» **What is expected**:
Among the entries below, one stretch runs from the line that contains "Keep writing the" through the line that contains "SHELL_H, SHELL_OUT, SHELL_T, SHELL_CORNER". Repeat that stretch exactly, ends included, and only that.

___

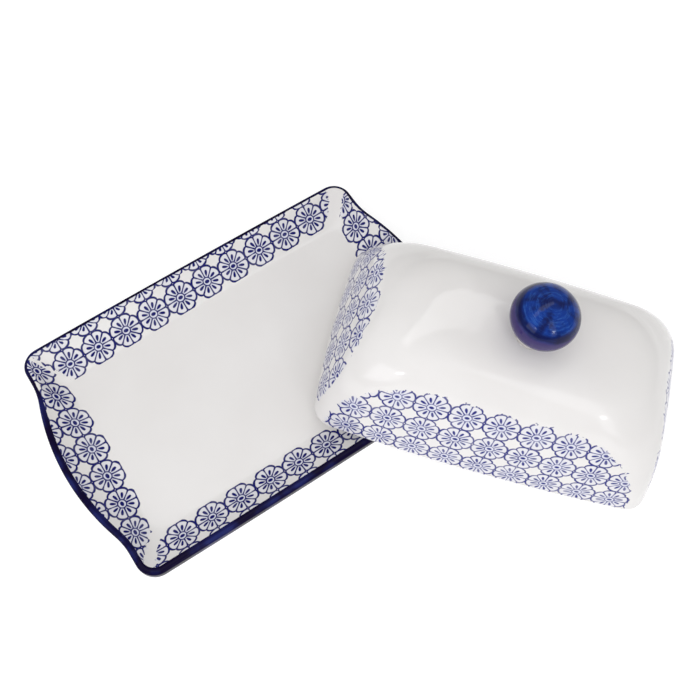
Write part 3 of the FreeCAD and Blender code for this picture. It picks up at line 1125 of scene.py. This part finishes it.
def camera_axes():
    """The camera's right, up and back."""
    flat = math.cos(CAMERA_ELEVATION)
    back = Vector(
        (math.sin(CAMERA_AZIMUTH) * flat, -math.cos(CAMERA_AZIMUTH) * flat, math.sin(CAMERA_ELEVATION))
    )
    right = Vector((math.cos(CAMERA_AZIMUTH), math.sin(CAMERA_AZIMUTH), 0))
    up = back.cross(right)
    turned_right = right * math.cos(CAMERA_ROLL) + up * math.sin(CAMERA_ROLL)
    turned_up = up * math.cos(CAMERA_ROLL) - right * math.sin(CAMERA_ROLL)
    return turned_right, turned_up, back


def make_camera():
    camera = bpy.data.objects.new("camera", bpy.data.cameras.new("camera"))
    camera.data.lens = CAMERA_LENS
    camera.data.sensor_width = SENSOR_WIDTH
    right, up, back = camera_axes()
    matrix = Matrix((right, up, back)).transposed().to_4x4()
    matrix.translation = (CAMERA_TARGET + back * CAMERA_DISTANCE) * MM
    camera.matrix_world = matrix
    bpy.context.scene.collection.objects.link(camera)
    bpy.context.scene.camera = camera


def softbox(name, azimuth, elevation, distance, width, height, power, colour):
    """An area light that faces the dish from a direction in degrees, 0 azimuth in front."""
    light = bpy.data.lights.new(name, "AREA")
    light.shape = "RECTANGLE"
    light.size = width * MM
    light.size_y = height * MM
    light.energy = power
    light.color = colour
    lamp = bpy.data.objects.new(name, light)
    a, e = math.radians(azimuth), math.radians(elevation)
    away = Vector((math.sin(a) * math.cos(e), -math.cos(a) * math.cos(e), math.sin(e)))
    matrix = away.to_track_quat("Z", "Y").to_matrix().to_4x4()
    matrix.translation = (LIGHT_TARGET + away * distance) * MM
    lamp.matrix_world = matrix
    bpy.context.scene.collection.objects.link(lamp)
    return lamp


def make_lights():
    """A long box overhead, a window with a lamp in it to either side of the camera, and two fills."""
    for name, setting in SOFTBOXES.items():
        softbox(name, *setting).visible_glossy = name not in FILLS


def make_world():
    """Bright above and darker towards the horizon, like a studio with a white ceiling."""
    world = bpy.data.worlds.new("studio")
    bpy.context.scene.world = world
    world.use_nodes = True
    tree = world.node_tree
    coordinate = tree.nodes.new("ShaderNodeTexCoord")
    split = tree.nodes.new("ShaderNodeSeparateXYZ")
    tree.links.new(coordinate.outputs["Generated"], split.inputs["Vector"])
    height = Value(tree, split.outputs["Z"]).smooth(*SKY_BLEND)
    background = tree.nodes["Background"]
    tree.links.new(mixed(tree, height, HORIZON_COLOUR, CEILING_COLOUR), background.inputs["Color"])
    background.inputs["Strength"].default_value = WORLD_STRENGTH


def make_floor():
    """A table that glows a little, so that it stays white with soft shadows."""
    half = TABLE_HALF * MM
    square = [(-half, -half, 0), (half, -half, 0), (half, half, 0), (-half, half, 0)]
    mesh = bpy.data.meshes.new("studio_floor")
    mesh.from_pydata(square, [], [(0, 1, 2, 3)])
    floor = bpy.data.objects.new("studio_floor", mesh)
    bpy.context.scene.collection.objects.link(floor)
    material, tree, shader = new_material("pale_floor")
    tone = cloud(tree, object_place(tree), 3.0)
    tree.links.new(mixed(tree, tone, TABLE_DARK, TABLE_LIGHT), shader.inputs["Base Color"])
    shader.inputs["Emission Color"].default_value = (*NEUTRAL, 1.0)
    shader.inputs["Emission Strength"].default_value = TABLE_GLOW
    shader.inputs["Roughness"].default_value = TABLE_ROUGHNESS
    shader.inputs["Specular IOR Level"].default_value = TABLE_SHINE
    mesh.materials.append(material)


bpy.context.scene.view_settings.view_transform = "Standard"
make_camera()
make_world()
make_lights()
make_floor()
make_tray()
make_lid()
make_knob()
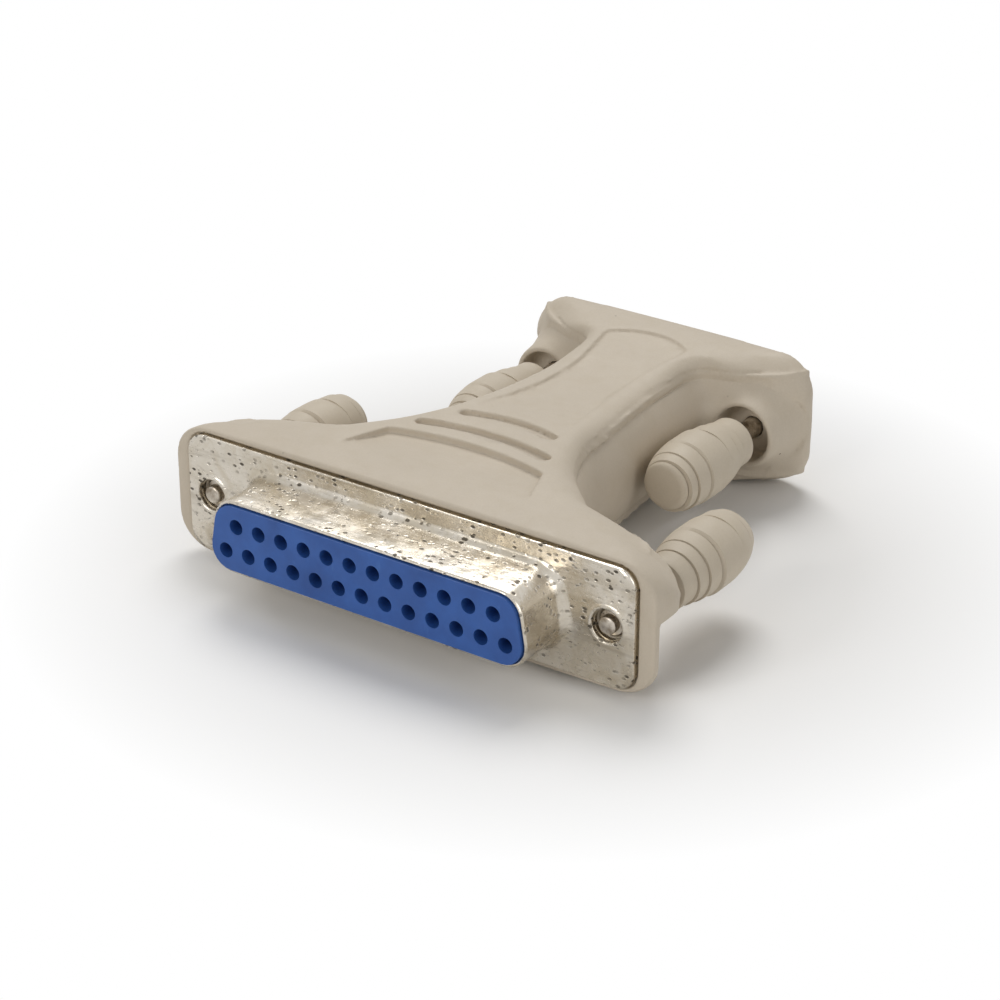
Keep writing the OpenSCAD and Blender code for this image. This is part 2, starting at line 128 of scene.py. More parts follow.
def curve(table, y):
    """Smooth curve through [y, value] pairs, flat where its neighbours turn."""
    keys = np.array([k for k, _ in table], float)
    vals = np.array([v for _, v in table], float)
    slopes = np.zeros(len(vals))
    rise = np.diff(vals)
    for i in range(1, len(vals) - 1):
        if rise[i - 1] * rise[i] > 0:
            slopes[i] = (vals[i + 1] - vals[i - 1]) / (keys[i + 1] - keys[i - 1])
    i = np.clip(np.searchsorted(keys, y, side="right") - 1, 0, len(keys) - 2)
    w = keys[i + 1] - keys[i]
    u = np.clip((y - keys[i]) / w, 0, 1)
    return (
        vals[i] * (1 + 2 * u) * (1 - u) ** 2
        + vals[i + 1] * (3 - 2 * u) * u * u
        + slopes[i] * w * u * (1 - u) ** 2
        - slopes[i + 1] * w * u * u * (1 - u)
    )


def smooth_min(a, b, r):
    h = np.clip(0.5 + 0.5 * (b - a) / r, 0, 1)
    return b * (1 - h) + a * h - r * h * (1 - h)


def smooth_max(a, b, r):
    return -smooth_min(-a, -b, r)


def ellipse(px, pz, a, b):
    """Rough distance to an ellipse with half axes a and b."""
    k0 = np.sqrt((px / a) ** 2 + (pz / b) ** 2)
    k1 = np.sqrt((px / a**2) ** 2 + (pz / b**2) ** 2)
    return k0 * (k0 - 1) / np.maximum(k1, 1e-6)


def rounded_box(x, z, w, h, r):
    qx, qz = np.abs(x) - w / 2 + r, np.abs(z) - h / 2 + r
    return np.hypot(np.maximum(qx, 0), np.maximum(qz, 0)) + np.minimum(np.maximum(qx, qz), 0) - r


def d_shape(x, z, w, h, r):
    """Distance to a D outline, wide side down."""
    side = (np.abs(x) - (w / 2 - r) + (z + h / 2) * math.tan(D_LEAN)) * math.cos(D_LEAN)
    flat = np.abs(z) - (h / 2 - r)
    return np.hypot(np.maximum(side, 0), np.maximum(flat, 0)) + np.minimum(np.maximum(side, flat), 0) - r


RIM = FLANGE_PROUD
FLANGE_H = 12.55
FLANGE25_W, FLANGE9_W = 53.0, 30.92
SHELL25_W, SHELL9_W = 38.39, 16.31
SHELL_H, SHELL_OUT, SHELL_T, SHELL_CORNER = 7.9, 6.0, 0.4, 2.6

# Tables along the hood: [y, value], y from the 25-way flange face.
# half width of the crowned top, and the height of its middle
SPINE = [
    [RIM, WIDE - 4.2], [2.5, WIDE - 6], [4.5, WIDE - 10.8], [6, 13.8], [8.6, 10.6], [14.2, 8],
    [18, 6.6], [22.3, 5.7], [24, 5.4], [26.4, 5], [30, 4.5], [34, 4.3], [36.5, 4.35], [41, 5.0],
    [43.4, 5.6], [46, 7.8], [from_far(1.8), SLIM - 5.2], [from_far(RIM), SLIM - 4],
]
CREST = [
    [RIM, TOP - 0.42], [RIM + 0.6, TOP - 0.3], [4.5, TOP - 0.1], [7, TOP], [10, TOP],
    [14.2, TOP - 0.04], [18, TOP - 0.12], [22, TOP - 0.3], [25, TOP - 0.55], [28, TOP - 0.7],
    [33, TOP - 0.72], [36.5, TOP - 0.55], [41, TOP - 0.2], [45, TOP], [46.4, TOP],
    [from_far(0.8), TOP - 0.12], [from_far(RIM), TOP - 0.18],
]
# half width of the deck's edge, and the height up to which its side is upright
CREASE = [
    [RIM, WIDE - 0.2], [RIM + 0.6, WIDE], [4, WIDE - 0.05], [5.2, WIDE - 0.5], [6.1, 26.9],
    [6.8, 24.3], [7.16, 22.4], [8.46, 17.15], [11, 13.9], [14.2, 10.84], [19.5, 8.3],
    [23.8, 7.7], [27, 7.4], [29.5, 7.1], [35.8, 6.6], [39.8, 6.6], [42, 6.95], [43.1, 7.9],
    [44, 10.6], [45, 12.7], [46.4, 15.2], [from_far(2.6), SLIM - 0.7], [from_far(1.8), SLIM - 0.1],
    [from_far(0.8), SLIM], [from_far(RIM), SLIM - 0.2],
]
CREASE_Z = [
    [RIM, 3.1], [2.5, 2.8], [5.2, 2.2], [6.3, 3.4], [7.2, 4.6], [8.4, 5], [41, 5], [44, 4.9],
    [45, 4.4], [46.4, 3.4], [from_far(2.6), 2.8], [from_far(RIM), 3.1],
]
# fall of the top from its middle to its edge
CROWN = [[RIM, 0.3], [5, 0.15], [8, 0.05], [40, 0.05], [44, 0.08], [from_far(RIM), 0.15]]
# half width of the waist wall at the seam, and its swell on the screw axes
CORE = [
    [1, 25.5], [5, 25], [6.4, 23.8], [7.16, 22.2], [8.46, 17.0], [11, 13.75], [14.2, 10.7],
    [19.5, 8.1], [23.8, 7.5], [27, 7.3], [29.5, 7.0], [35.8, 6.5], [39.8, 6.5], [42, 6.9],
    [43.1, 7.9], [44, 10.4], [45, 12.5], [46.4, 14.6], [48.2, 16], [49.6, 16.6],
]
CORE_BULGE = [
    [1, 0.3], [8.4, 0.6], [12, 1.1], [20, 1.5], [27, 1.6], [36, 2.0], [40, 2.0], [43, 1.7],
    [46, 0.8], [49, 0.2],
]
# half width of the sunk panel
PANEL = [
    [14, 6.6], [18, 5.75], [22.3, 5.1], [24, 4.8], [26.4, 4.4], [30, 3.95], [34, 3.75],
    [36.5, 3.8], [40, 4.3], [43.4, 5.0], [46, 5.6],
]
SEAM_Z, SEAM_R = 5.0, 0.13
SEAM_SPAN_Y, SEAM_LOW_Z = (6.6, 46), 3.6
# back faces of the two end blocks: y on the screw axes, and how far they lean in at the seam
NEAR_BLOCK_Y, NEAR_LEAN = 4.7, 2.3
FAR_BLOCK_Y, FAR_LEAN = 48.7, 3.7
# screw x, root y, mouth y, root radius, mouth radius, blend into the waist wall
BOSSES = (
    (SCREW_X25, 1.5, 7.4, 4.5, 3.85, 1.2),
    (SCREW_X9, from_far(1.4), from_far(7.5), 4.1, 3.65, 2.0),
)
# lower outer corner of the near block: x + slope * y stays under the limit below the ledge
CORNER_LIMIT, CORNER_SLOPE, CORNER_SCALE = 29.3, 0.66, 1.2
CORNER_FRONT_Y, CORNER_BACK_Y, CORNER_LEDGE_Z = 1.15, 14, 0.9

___

» **Final result**:
Keep writing the OpenSCAD and Blender code for this image. This is part 2, starting at line 128 of scene.py. More parts follow.
def curve(table, y):
    """Smooth curve through [y, value] pairs, flat where its neighbours turn."""
    keys = np.array([k for k, _ in table], float)
    vals = np.array([v for _, v in table], float)
    slopes = np.zeros(len(vals))
    rise = np.diff(vals)
    for i in range(1, len(vals) - 1):
        if rise[i - 1] * rise[i] > 0:
            slopes[i] = (vals[i + 1] - vals[i - 1]) / (keys[i + 1] - keys[i - 1])
    i = np.clip(np.searchsorted(keys, y, side="right") - 1, 0, len(keys) - 2)
    w = keys[i + 1] - keys[i]
    u = np.clip((y - keys[i]) / w, 0, 1)
    return (
        vals[i] * (1 + 2 * u) * (1 - u) ** 2
        + vals[i + 1] * (3 - 2 * u) * u * u
        + slopes[i] * w * u * (1 - u) ** 2
        - slopes[i + 1] * w * u * u * (1 - u)
    )


def smooth_min(a, b, r):
    h = np.clip(0.5 + 0.5 * (b - a) / r, 0, 1)
    return b * (1 - h) + a * h - r * h * (1 - h)


def smooth_max(a, b, r):
    return -smooth_min(-a, -b, r)


def ellipse(px, pz, a, b):
    """Rough distance to an ellipse with half axes a and b."""
    k0 = np.sqrt((px / a) ** 2 + (pz / b) ** 2)
    k1 = np.sqrt((px / a**2) ** 2 + (pz / b**2) ** 2)
    return k0 * (k0 - 1) / np.maximum(k1, 1e-6)


def rounded_box(x, z, w, h, r):
    qx, qz = np.abs(x) - w / 2 + r, np.abs(z) - h / 2 + r
    return np.hypot(np.maximum(qx, 0), np.maximum(qz, 0)) + np.minimum(np.maximum(qx, qz), 0) - r


def d_shape(x, z, w, h, r):
    """Distance to a D outline, wide side down."""
    side = (np.abs(x) - (w / 2 - r) + (z + h / 2) * math.tan(D_LEAN)) * math.cos(D_LEAN)
    flat = np.abs(z) - (h / 2 - r)
    return np.hypot(np.maximum(side, 0), np.maximum(flat, 0)) + np.minimum(np.maximum(side, flat), 0) - r


RIM = FLANGE_PROUD
FLANGE_H = 12.55
FLANGE25_W, FLANGE9_W = 53.0, 30.92
SHELL25_W, SHELL9_W = 38.39, 16.31
SHELL_H, SHELL_OUT, SHELL_T, SHELL_CORNER = 7.9, 6.0, 0.4, 2.6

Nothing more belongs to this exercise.